Yousafzai pressed the U.N. on the inaugural "Malala Day" last year to take swifter action in bringing learning to children in need.
"The extremists were, and they are, afraid of books and pens," she said in her address. "The power of education frightens them. They are afraid of women. Let us pick up our books and pens. They are our most powerful weapons."
That same day, former U.K. Prime Minister Gordon Brown launched a worldwide petition demanding world leaders deliver on the 2015 MDG education goal, and U.N. Secretary-General Ban Ki-moon reiterated his commitment to the Global Education First Initiative’s three-pronged mission. It aims to put every child in school, improve the quality of learning and foster global citizenship.
"No child should have to die for going to school. Nowhere should teachers fear to teach or children fear to learn. Together, we can change the picture," Ban said in his 2013 U.N. address.
Yousafzai has continued her tireless advocacy work in the same results-driven vein.
In July, she urged Nigerian President Goodluck Jonathan to promise that he would find the missing girls and offer them scholarships upon their return. She’s also working on increasing educational opportunities for Syrian refugees by developing partnerships with grassroots organizations in Jordan.
It's such on-the-ground work combined with the initiatives of major organizations, like the U.N., that will succeed in changing the culture of education for girls.
In Mampong, Ghana, for example, schools struggle to keep girls enrolled because of the high teen pregnancy rate and that household duties are typically the child’s responsibility. Many girls there believe the misconception that if they don’t have a baby by the time they enter junior high school, their ability to do so will "expire," Agnes Nanor, CARE district coordinator of girls education, said in an interview in May.

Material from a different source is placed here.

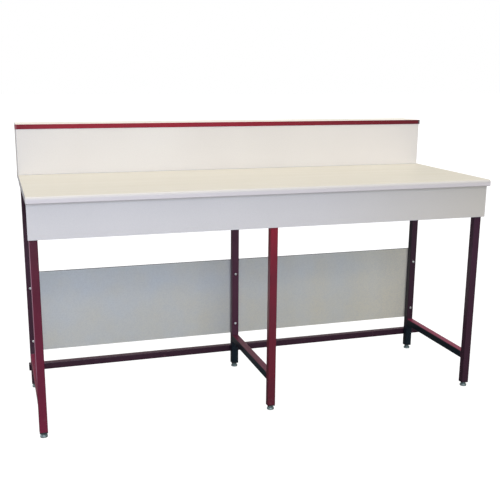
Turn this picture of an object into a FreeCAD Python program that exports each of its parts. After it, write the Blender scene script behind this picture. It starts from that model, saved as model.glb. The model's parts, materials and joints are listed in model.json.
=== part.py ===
import FreeCAD, Part
import math
import os
import re
import Sketcher

# Laboratory bench: a laminate worktop on three square-tube leg frames with levelling feet,
# a fascia under its front edge, a panel between the rear legs and a service upstand at the back.
# Millimetres, +Z up. The origin is on the floor, in the middle of the bench's footprint.
# The front faces -Y, and +X runs to the right for someone who stands in front of it.

# Driving dimensions

SIZES = {
    # Worktop
    "worktop_length": 1800,
    "worktop_depth": 750,
    "worktop_thickness": 25,
    "worktop_height": 895,
    "worktop_nose_radius": 10,
    "worktop_heel_radius": 3,
    # Square tube of the leg frames, and where the frames stand under the worktop
    "tube_width": 30,
    "tube_wall": 2,
    "tube_corner_radius": 3,
    "frame_inset": 5,
    "frame_setback": 40,
    "frame_depth": 533,
    "side_rail_height": 122,
    "top_rail_setback": 5,
    # Rear rail, longer than the row of frames at both ends
    "rear_rail_width": 28,
    "rear_rail_wall": 2,
    "rear_rail_corner_radius": 2.5,
    "rear_rail_height": 67,
    "rear_rail_left_overhang": 4,
    "rear_rail_right_overhang": 64,
    # Push-in caps of the open tube ends
    "cap_flange": 3,
    "cap_plug_length": 15,
    "cap_plug_clearance": 0.1,
    # Rear panel and the bolts that hold it to the rear legs
    "panel_height": 340,
    "panel_underside": 155,
    "panel_thickness": 10,
    "panel_end_inset": 2,
    "panel_bolt_low": 52,
    "panel_bolt_pitch": 228,
    "bolt_radius": 3,
    "bolt_hole_clearance": 0.3,
    "bolt_head_radius": 5.5,
    "bolt_head_height": 3.3,
    "bolt_end_length": 2,
    "washer_radius": 6.5,
    "washer_thickness": 1.2,
    "nut_corner_radius": 5.8,
    "nut_height": 5,
    # Fascia under the worktop's front edge
    "fascia_height": 128,
    "fascia_thickness": 19,
    "fascia_end_inset": 2,
    # Service upstand: front board, shelf, two end boards and a coloured trim
    "upstand_height": 200,
    "upstand_depth": 150,
    "upstand_end_inset": 1,
    "upstand_board": 18,
    "shelf_thickness": 18,
    "trim_depth": 14,
    "trim_wall": 1.5,
    "trim_corner_radius": 1.2,
    "trim_proud": 2,
    "trim_overhang": 3,
    "trim_cap_length": 8,
    # Wood screws
    "screw_radius": 2.5,
    "screw_head_radius": 5,
    "screw_head_height": 2.6,
    "screw_bite": 12,
    "fastener_clearance": 0.05,
    # Angle brackets between fascia and worktop
    "bracket_leg": 36,
    "bracket_width": 22,
    "bracket_thickness": 2.5,
    # Corner blocks behind the upstand's front board, and dowels of its end boards
    "block_side": 20,
    "block_length": 50,
    "dowel_radius": 4,
    "dowel_half_length": 12,
    # Levelling feet
    "insert_flange": 4.5,
    "insert_plug_length": 22,
    "pad_radius": 14,
    "pad_top_radius": 10.5,
    "pad_height": 10,
    "pad_rim_height": 6.5,
    "socket_depth": 6,
    "swivel_radius": 6,
    "swivel_clearance": 0.05,
    "collar_gap": 0.3,
    "collar_corner_radius": 8.6,
    "collar_height": 5,
    "collar_free_travel": 1.7,
    "stud_radius": 5,
    "stud_clearance": 0.05,
    "stud_thread_length": 36,
}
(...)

But when CARE -- a nonprofit that serves the world’s poorest communities -- staged an "intervention" there, the group was able to dispel pregnancy myths and show girls and their families the value of learning.
Girls’ retention rates before CARE stepped in were 40 percent and now they’ve climbed to 65 percent in Mampong.
Their ambitions have also grown, too.
"My favorite subject is math," Jennifer, a young student in Mampong, told CARE. "When I grow up, I want to be a bank manager."